Implementation of the method proposed in the paper "Neural Descriptor Fields: SE(3)-Equivariant Object Representations for Manipulation"

Overview

Neural Descriptor Fields (NDF)

PyTorch implementation for training continuous 3D neural fields to represent dense correspondence across objects, and using these descriptor fields to mimic demonstrations of a pick-and-place task on a robotic system

drawing


This is the reference implementation for our paper:

Neural Descriptor Fields: SE(3)-Equivariant Object Representations for Manipulation

drawing drawing

PDF | Video

Anthony Simeonov*, Yilun Du*, Andrea Tagliasacchi, Joshua B. Tenenbaum, Alberto Rodriguez, Pulkit Agrawal**, Vincent Sitzmann** (*Equal contribution, order determined by coin flip. **Equal advising)


Google Colab

If you want a quickstart demo of NDF without installing anything locally, we have written a Colab. It runs the same demo as the Quickstart Demo section below where a local coordinate frame near one object is sampled, and the corresponding local frame near a new object (with a different shape and pose) is recovered via our energy optimization procedure.


Setup

Clone this repo

git clone --recursive https://github.com/anthonysimeonov/ndf_robot.git
cd ndf_robot

Install dependencies (using a virtual environment is highly recommended):

pip install -e .

Setup additional tools (Franka Panda inverse kinematics -- unnecessary if not using simulated robot for evaluation):

cd pybullet-planning/pybullet_tools/ikfast/franka_panda
python setup.py

Setup environment variables (this script must be sourced in each new terminal where code from this repository is run)

source ndf_env.sh

Quickstart Demo

Download pretrained weights

./scripts/download_demo_weights.sh

Download data assets

./scripts/download_demo_data.sh

Run example script

cd src/ndf_robot/eval
python ndf_demo.py

The code in the NDFAlignmentCheck class in the file src/ndf_robot/eval/ndf_alignment.py contains a minimal implementation of our SE(3)-pose energy optimization procedure. This is what is used in the Quickstart demo above. For a similar implementation that is integrated with our pick-and-place from demonstrations pipeline, see src/ndf_robot/opt/optimizer.py

Training

Download all data assets

If you want the full dataset (~150GB for 3 object classes):

./scripts/download_training_data.sh 

If you want just the mug dataset (~50 GB -- other object class data can be downloaded with the according scripts):

./scripts/download_mug_training_data.sh 

If you want to recreate your own dataset, see Data Generation section

Run training

cd src/ndf_robot/training
python train_vnn_occupancy_net.py --obj_class all --experiment_name  ndf_training_exp

More information on training here

Evaluation with simulated robot

Make sure you have set up the additional inverse kinematics tools (see Setup section)

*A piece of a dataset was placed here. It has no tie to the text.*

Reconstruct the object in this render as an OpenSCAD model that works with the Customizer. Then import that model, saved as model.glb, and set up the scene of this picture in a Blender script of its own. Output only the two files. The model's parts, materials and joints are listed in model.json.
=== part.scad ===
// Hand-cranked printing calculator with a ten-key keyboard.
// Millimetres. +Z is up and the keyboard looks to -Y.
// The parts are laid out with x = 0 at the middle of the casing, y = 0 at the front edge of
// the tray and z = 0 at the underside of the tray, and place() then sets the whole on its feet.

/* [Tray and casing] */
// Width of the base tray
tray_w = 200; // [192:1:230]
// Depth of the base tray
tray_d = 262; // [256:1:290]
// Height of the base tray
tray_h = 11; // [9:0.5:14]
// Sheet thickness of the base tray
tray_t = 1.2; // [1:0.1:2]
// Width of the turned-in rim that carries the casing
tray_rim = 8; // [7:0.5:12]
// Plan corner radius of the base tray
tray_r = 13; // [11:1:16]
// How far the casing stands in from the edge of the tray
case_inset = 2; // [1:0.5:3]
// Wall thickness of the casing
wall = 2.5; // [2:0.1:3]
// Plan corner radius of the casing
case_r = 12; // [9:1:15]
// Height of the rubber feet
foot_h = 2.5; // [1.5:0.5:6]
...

Download all the object data assets

./scripts/download_obj_data.sh

Download pretrained weights

./scripts/download_demo_weights.sh

Download demonstrations

./scripts/download_demo_demonstrations.sh

Run evaluation

If you are running this command on a remote machine, be sure to remove the --pybullet_viz flag!

cd src/ndf_robot/eval
CUDA_VISIBLE_DEVICES=0 python evaluate_ndf.py \
        --demo_exp grasp_rim_hang_handle_gaussian_precise_w_shelf \
        --object_class mug \
        --opt_iterations 500 \
        --only_test_ids \
        --rand_mesh_scale \
        --model_path multi_category_weights \
        --save_vis_per_model \
        --config eval_mug_gen \
        --exp test_mug_eval \
        --pybullet_viz

More information on experimental evaluation can be found here.

Data Generation

Download all the object data assets

./scripts/download_obj_data.sh

Run data generation

cd src/ndf_robot/data_gen
python shapenet_pcd_gen.py \
    --total_samples 100 \
    --object_class mug \
    --save_dir test_mug \
    --rand_scale \
    --num_workers 2

More information on dataset generation can be found here.

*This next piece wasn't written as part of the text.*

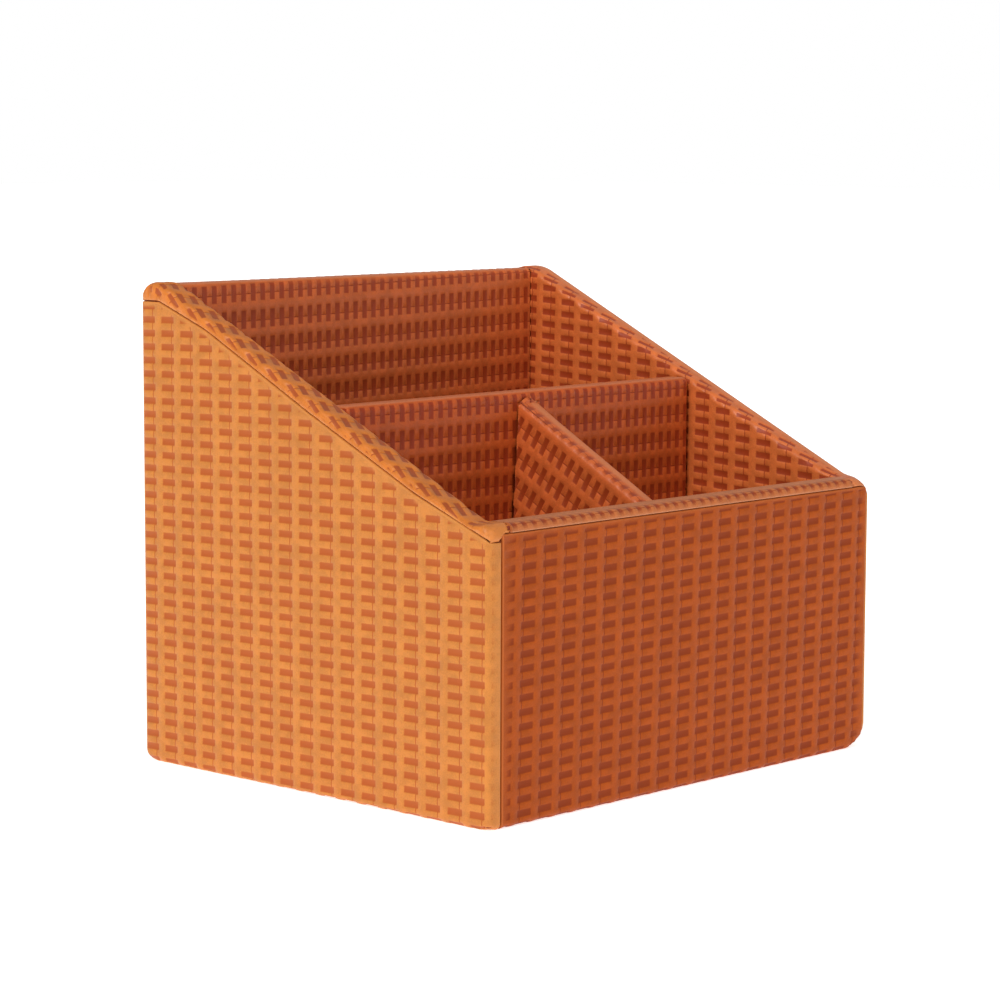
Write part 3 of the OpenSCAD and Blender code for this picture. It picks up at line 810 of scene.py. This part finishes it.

Collect new demonstrations with teleoperated robot in PyBullet

Make sure you have downloaded all the object data assets (see Data Generation section)

Run teleoperation pipeline

cd src/ndf_robot/demonstrations
python label_demos.py --exp test_bottle --object_class bottle --with_shelf

More information on collecting robot demonstrations can be found here.

Citing

If you find our paper or this code useful in your work, please cite our paper:

@article{simeonovdu2021ndf,
  title={Neural Descriptor Fields: SE(3)-Equivariant Object Representations for Manipulation},
  author={Simeonov, Anthony and Du, Yilun and Tagliasacchi, Andrea and Tenenbaum, Joshua B. and Rodriguez, Alberto and Agrawal, Pulkit and Sitzmann, Vincent},
  journal={arXiv preprint arXiv:2112.05124},
  year={2021}
}

Acknowledgements

Parts of this code were built upon the implementations found in the occupancy networks repo and the vector neurons repo. Check out their projects as well!

Comments
  • Generating dataset on new categories

    Generating dataset on new categories

    Hi there!

    NDF works impressively well on mugs, bowls and bottles. So I'm curious about how it will perform on categories with more complex shapes such as airplanes or chairs.

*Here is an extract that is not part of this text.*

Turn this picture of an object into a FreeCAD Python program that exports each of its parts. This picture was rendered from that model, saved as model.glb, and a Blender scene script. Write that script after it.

    According to your docs, what I need for training an NDF are generated point clouds and ground truth occupancy values. I've successfully produced the point clouds via https://github.com/anthonysimeonov/ndf_robot/blob/master/src/ndf_robot/data_gen/shapenet_pcd_gen.py. However, it seems that the code to produce ground truth occupancy values is not yet available. Is it possible that you could provide the code? Or maybe could you tell me the procedure to produce the occupancy values?

    Thanks a lot!!!

    opened by Steven-xzr 4
  • Shelves intersect with bowls and bottles in the demo data

    Shelves intersect with bowls and bottles in the demo data

    I visualize the demo data and find the shelves intersect with bowls and bottles? Are they supposed to be like this? imageimage imageimage

    Is the demonstration in the teaser available? I think the rack in the teaser is more complicate than the rack in the simulation demos. imageimage

    opened by zzilch 2
  • Question about the paper: the translation equivariance coupled with rotation equivariance

    Question about the paper: the translation equivariance coupled with rotation equivariance

    Hi, thanks for sharing this great and interesting work!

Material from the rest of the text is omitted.